Exercise:
Find each line in the following listing that has the string "from", then state the count and nothing else.

(Structured object records)
--*--

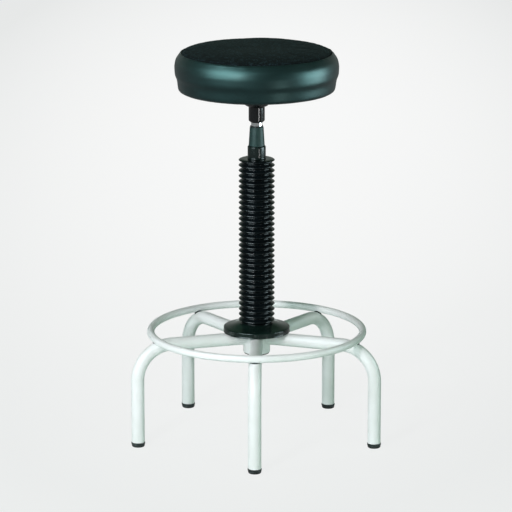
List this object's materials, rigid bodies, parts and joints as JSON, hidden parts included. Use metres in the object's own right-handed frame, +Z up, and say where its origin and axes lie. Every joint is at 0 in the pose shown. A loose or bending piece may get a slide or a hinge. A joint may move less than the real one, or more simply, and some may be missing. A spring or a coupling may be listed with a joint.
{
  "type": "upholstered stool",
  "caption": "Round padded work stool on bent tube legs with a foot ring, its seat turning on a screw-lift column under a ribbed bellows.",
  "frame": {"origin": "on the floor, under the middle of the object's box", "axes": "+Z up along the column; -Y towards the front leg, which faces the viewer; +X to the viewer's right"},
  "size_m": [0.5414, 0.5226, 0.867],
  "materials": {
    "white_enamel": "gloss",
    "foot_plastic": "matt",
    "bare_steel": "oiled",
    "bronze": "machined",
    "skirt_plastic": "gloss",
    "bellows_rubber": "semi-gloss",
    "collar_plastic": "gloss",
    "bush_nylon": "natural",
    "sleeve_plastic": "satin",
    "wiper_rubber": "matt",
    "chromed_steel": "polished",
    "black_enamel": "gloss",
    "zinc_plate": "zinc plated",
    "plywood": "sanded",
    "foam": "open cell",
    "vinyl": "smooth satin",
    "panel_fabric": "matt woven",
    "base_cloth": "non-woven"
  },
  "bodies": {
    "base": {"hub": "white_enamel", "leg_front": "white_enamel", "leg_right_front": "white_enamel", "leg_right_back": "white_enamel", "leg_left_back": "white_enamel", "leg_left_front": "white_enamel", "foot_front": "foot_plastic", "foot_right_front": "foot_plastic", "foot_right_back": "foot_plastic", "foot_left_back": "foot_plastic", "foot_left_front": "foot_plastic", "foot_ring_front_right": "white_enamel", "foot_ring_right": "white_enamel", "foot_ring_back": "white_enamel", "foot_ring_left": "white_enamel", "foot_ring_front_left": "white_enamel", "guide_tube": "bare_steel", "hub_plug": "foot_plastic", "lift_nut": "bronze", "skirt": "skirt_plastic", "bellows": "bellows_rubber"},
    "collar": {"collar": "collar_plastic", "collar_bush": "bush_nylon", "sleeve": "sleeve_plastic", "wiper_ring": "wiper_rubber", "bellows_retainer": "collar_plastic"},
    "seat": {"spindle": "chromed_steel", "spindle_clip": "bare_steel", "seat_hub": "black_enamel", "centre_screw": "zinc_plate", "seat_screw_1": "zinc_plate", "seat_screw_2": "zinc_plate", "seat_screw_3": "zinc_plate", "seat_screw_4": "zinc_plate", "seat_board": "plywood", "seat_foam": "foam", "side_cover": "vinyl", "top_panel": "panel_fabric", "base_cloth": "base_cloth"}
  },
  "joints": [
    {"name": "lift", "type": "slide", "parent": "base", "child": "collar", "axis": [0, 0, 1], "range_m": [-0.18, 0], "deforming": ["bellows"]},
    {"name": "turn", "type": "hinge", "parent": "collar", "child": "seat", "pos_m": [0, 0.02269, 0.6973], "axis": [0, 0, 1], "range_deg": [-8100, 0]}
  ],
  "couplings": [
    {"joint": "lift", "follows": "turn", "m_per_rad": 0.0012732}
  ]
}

--*--

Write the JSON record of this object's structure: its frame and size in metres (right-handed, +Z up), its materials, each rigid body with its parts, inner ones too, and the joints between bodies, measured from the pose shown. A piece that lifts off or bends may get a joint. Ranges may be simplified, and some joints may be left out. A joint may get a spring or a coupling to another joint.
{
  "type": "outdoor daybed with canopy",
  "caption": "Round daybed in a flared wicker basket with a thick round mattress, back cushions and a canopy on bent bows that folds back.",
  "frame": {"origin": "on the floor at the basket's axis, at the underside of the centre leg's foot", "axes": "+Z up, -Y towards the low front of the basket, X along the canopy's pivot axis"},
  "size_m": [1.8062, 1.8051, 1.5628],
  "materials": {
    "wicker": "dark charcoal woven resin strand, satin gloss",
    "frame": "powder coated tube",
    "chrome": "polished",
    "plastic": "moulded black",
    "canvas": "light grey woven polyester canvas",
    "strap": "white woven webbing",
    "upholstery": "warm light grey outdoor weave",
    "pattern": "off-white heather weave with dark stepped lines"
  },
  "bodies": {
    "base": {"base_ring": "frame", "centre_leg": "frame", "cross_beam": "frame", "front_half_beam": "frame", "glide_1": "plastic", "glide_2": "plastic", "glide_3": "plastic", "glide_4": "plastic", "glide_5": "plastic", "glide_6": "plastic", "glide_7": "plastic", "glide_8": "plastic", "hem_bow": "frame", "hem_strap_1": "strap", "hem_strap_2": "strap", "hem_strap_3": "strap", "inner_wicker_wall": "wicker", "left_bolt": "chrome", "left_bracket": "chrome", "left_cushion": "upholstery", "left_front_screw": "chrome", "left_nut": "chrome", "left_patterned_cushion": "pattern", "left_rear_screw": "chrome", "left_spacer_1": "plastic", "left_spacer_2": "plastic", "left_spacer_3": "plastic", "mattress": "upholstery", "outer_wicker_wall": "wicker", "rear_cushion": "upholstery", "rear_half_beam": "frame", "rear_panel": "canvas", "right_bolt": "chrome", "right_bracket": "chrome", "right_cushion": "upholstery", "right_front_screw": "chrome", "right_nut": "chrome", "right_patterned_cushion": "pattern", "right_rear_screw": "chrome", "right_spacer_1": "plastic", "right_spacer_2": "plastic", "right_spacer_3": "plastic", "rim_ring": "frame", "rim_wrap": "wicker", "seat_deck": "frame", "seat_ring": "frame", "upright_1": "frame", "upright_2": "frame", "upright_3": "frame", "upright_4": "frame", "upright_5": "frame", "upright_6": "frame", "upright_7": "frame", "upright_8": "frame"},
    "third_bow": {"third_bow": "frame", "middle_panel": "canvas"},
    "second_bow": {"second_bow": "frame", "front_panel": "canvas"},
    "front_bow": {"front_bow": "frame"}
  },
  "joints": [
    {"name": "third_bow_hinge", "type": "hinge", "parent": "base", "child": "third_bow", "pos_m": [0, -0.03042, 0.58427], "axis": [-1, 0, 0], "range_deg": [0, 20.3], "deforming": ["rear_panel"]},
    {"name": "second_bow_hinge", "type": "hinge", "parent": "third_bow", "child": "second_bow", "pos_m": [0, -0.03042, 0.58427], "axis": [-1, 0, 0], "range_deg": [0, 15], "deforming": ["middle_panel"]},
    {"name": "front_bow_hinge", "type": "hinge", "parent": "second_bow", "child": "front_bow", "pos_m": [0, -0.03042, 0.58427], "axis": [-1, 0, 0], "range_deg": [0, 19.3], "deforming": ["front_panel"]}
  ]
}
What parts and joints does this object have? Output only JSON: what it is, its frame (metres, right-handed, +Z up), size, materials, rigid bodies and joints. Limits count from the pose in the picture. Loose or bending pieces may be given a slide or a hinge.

--*--

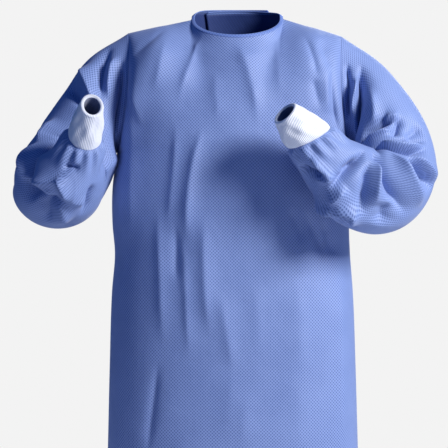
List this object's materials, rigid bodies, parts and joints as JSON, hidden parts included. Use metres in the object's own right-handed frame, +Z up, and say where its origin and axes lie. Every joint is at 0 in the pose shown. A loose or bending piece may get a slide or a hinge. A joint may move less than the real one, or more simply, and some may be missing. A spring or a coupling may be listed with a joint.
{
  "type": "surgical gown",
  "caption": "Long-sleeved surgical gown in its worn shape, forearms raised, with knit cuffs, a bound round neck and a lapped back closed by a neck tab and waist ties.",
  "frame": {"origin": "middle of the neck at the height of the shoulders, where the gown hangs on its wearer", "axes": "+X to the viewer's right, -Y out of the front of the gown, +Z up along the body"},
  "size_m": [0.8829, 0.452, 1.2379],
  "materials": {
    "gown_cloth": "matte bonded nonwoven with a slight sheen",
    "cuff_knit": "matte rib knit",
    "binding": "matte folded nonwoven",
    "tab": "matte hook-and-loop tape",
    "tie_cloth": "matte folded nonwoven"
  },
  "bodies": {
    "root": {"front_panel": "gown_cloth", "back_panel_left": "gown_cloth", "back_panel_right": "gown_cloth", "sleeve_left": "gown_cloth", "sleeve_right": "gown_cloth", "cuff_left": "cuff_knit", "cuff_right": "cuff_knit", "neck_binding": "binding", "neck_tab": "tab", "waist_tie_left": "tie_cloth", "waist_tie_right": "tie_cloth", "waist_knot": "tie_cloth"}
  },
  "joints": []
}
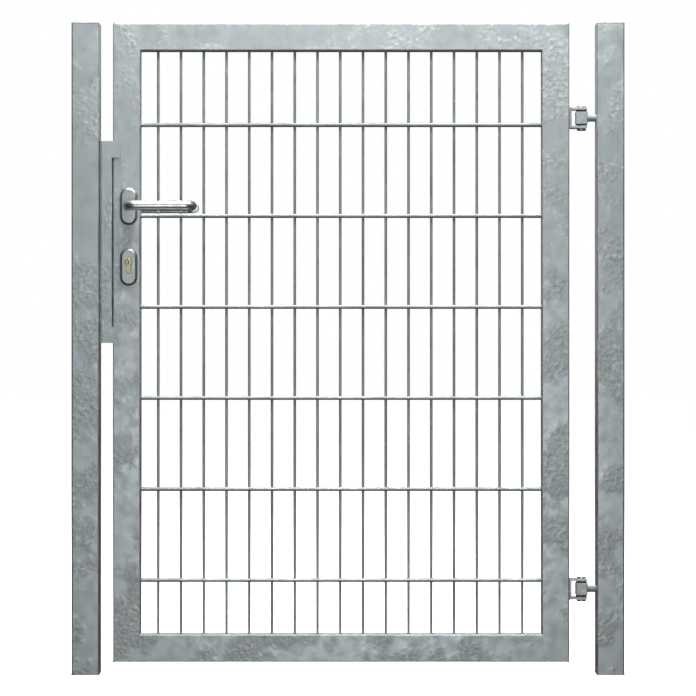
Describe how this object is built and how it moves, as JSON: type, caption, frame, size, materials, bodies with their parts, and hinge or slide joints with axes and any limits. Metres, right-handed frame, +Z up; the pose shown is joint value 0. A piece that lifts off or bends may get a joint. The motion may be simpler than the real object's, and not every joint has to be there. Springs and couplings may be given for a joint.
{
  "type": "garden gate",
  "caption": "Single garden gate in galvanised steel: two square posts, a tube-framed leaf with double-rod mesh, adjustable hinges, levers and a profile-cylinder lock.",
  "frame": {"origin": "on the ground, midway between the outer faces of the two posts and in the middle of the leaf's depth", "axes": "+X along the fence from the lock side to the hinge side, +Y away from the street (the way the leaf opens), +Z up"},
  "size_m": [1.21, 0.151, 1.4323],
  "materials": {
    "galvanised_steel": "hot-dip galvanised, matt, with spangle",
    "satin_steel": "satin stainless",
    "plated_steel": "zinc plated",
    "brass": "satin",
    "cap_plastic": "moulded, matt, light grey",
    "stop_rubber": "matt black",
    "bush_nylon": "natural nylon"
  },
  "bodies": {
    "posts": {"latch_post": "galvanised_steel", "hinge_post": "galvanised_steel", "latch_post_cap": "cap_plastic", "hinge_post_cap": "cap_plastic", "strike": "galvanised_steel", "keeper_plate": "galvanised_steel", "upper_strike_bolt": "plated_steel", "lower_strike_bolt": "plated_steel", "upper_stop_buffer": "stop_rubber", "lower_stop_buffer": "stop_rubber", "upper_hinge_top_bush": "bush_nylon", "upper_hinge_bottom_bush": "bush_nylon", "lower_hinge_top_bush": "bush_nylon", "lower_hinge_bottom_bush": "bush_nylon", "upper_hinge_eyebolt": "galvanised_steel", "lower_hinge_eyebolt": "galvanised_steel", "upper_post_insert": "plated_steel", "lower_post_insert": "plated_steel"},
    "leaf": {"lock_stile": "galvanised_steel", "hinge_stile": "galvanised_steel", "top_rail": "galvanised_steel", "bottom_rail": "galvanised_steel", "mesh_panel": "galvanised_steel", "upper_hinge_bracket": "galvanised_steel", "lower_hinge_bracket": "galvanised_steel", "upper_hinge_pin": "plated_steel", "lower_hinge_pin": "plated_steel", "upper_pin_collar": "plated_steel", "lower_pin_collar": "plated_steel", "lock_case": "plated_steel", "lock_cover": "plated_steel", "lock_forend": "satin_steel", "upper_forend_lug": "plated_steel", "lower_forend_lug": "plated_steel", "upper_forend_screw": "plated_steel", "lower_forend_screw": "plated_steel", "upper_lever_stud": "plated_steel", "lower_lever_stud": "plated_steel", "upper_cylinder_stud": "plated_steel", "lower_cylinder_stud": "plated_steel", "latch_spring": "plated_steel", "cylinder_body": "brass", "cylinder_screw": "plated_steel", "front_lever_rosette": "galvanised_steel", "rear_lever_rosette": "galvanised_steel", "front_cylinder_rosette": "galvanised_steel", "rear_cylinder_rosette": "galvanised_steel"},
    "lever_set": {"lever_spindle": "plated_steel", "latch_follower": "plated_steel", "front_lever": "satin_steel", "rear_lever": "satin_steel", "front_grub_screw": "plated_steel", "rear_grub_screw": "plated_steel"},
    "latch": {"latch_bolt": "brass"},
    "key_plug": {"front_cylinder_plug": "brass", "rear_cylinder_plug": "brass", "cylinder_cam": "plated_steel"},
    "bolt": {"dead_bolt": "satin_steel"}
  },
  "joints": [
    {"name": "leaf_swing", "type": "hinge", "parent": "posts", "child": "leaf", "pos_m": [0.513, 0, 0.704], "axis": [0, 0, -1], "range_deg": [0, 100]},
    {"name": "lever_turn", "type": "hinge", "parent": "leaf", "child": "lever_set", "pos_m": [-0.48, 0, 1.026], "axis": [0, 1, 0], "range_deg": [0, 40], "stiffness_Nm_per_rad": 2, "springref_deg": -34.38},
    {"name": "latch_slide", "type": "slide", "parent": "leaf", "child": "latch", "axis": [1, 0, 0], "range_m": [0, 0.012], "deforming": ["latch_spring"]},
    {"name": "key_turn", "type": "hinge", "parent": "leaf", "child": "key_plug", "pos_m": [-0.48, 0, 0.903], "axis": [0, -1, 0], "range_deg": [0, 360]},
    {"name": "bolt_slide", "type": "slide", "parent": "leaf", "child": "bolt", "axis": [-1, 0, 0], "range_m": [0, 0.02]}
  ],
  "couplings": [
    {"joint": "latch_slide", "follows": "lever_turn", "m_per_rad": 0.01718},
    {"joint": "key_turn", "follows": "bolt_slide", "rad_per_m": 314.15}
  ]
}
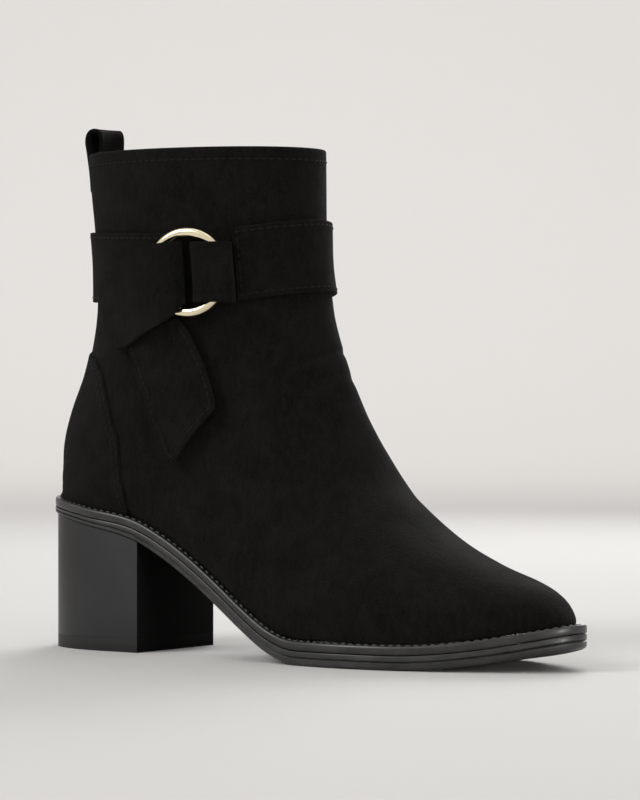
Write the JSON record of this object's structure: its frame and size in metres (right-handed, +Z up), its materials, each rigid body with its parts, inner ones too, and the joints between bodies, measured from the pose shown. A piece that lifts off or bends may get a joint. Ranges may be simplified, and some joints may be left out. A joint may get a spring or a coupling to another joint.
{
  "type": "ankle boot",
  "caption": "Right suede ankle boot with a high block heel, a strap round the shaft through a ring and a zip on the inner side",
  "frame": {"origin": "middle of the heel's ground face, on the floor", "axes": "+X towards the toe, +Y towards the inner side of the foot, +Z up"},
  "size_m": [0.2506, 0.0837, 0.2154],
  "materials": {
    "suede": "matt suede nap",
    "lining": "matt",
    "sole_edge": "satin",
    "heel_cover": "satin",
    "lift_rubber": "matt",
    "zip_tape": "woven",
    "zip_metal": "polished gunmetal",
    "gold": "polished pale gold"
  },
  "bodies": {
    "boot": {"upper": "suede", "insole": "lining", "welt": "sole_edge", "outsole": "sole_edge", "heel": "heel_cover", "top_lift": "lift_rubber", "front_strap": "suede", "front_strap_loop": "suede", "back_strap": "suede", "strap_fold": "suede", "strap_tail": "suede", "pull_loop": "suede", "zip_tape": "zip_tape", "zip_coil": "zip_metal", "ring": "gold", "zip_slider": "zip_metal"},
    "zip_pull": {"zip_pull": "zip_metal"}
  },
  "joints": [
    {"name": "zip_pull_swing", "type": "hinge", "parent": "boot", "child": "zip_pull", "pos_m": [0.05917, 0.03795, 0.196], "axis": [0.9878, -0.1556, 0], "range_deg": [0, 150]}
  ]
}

--*--

Exercise answer:
4